[Start PROVIDED DATA]

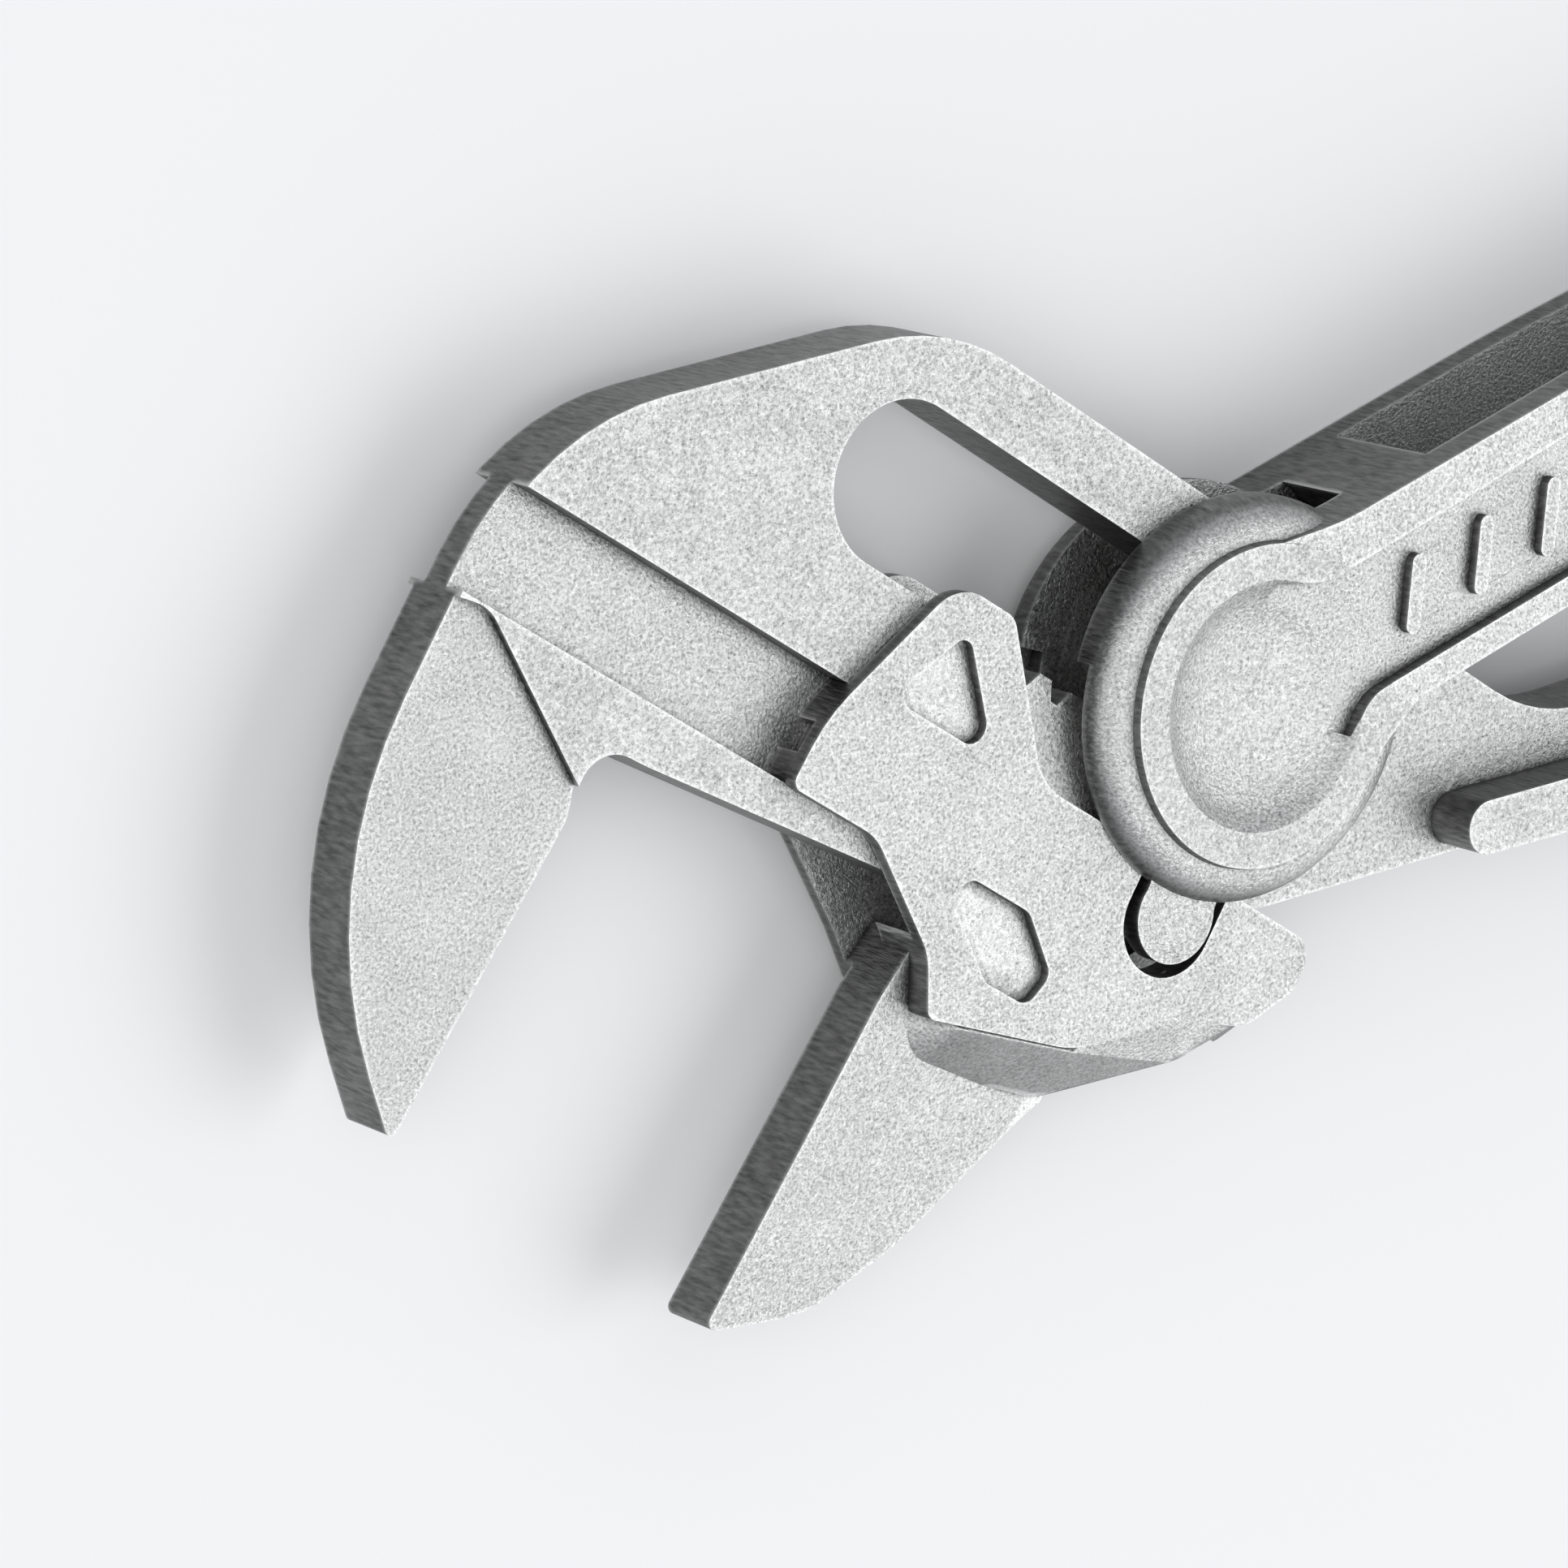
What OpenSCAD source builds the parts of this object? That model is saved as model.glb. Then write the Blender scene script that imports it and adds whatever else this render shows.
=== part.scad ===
// Small adjustable pliers wrench, all forged steel, lying on its back.
// +X runs along the handles, +Y up across the tool, +Z out of the front face.
// The origin is on the hinge axis, in the plane of the hub's rear face.

/* [Body] */
// Thickness of the forged plate that holds the head, the window and the inner handle
plate_t = 3.8; // [3.6:0.1:4.0]
// Distance from the hinge axis to the end of the inner handle
handle_reach = 54; // [50:1:58]
// Angle between the slide direction of the jaw and the inner handle
handle_angle = 38; // [36:1:40]
// Width of the raised rail along the outer edge of the inner handle
rail_w = 2.6; // [2.2:0.1:3.0]

/* [Window] */
// Height of the window that the hinge bolt travels in
window_h = 7.3; // [7.2:0.1:7.4]
// Distance from the hinge axis back to the closed end of the window
window_reach = 25; // [24:0.5:26]
// Pitch of the rack teeth on the lower rim
tooth_pitch = 2; // [1.8:0.1:2.2]
// Depth of the rack teeth
tooth_depth = 0.8; // [0.6:0.1:0.9]

/* [Hinge] */
// Radius of the lever's hub at its foot
hub_r = 9.1; // [8.9:0.1:9.2]
// Radius of the flat rim on top of the hub
rim_r = 7.2; // [7.0:0.1:7.3]
// Radius of the dish inside the rim
dish_r = 5.6; // [5.2:0.1:5.8]
// Thickness of each hub cheek
hub_cheek_t = 2.55; // [2.4:0.05:2.7]
// Radius of the bearing disc in the rear hub cheek
disc_r = 6.7; // [6.4:0.1:6.8]

/* [Lever] */
// Angle of the lever handle above the inner handle as the tool is shown
lever_rest = 12; // [11:1:14]
// Distance from the hinge axis to the centre of the toe that drives the jaw
toe_reach = 9.9; // [9.8:0.1:10.0]
// Radius of the toe
toe_r = 2.15; // [2.0:0.05:2.2]
// Number of raised grip ribs in the lever's channel
ribs = 9; // [4:1:10]

/* [Jaws] */
// Gap between the gripping faces as the tool is shown
jaw_gap = 19; // [16:0.5:20]
// Lean of both gripping faces away from square to the slide direction
jaw_lean = 3.5; // [2:0.5:4]
// Height of the sliding jaw's cheek above the plate
cheek_t = 0.8; // [0.7:0.05:0.9]
// Depth of the front guide groove
front_groove = 1.2; // [1.0:0.1:1.3]
// Depth of the rear guide groove
rear_groove = 1.0; // [0.8:0.1:1.1]

/* [Hidden] */
$fn = 96;
gap = 0.05;                                // running clearance between sliding faces
over = 1;                                  // how far a cut runs past its surface, or one solid into the next
z_back = hub_cheek_t + gap;                // rear face of the plate
z_front = z_back + plate_t;                // front face of the plate
z_slot = z_front + gap;                    // front wall of the hub's slot
z_top = z_slot + hub_cheek_t;              // front face of the hub and the rails
z_cheek = z_front + cheek_t;               // front face of the sliding jaw's cheek
z_cheek_back = z_back - cheek_t;           // rear face of the sliding jaw's cheek
groove_top = -8.4;                         // guide groove, upper edge
groove_foot = -13.4;                       // guide groove, lower edge
pad_drop = 0.4;                            // jaw faces lie this far below the plate's faces
bolt_r = window_h / 2 - 0.07;              // toothed block of the hinge bolt
toe_angle = -80.4;                         // toe direction in the slide frame
wall = 1.4;                                // side walls of the hollow lever handle
channel_depth = 0.7;                       // embossed channel in the lever's walls
arc_step = 7;                              // degrees per straight piece of a rounded corner
rack_shift = -0.9;                         // centre of the rack gullet nearest the hinge axis

// Points of a rounded outline: each corner is [x, y, radius].
function unit(v) = v / norm(v);
function turn(p, u, w, r) =
    let (half = acos(u * w) / 2, c = p + unit(u + w) * r / sin(half),
         a = p + u * r / tan(half) - c, b = p + w * r / tan(half) - c,
         start = atan2(a.y, a.x), sweep = atan2(a.x * b.y - a.y * b.x, a * b),
         n = max(1, ceil(abs(sweep) / arc_step)))
    [for (i = [0:n]) c + r * [cos(start + sweep * i / n), sin(start + sweep * i / n)]];
function rounded(c) = [for (i = [0:len(c) - 1])
    let (p = [c[i].x, c[i].y], r = c[i].z, a = c[(i + len(c) - 1) % len(c)], b = c[(i + 1) % len(c)])
    each r == 0 ? [p] : turn(p, unit([a.x, a.y] - p), unit([b.x, b.y] - p), r)];

// The slide frame has its x axis along the jaw's travel, the lever frame along the lever handle.
module slide_frame() rotate([0, 0, -handle_angle]) children();
module lever_frame() rotate([0, 0, lever_rest]) children();
module layer(z0, z1) translate([0, 0, z0]) linear_extrude(z1 - z0) children();
// Repeats a front feature on the rear, mirrored about the middle of the tool.
module both_sides() {
    children();
    translate([0, 0, z_top]) mirror([0, 0, 1]) children();
}
// Fills the inside corners of a plan with radius r.
module fillet_plan(r) offset(r = -r) offset(r = r) children();

// ---- Fixed jaw, window plate and inner handle: one forging ----
grip_x = -30.2;                            // tip of the fixed jaw's gripping face
grip_y = -34.35;
grip_top = -19.3;                          // upper end of the gripping faces
function lean_x(y) = (y - grip_y) * tan(jaw_lean);
throat = [-28, -17.55];                    // relief circle in the corner of the jaw
throat_r = 1.75;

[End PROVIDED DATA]

WHAT IS ASKED: Can you write out the lines above, from the first one through the one containing "tooth_depth = 0.8; // [0.6:0.1:0.9]", exactly as they appear and nothing more?

EXERCISE OUTPUT:
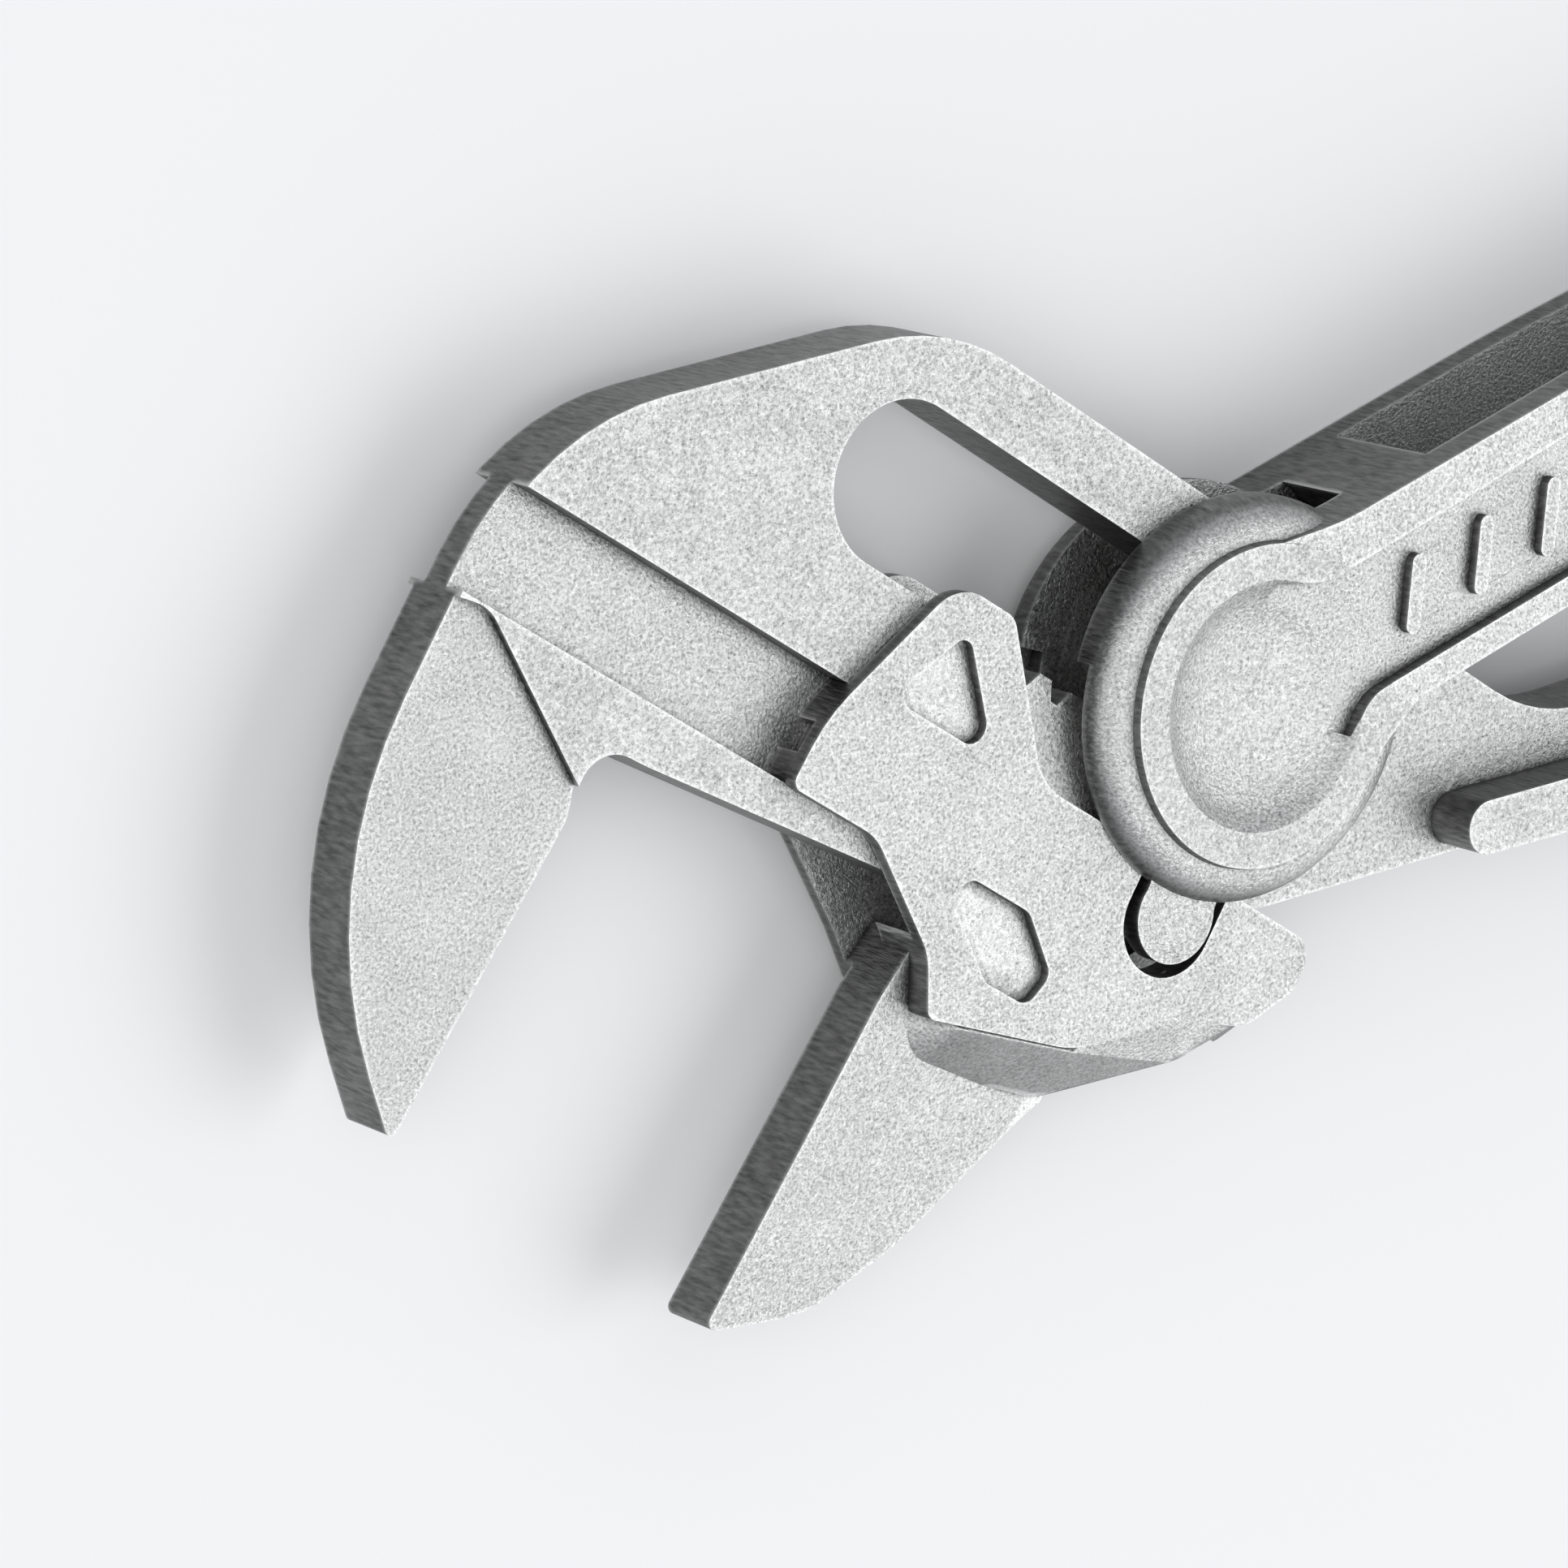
What OpenSCAD source builds the parts of this object? That model is saved as model.glb. Then write the Blender scene script that imports it and adds whatever else this render shows.
=== part.scad ===
// Small adjustable pliers wrench, all forged steel, lying on its back.
// +X runs along the handles, +Y up across the tool, +Z out of the front face.
// The origin is on the hinge axis, in the plane of the hub's rear face.

/* [Body] */
// Thickness of the forged plate that holds the head, the window and the inner handle
plate_t = 3.8; // [3.6:0.1:4.0]
// Distance from the hinge axis to the end of the inner handle
handle_reach = 54; // [50:1:58]
// Angle between the slide direction of the jaw and the inner handle
handle_angle = 38; // [36:1:40]
// Width of the raised rail along the outer edge of the inner handle
rail_w = 2.6; // [2.2:0.1:3.0]

/* [Window] */
// Height of the window that the hinge bolt travels in
window_h = 7.3; // [7.2:0.1:7.4]
// Distance from the hinge axis back to the closed end of the window
window_reach = 25; // [24:0.5:26]
// Pitch of the rack teeth on the lower rim
tooth_pitch = 2; // [1.8:0.1:2.2]
// Depth of the rack teeth
tooth_depth = 0.8; // [0.6:0.1:0.9]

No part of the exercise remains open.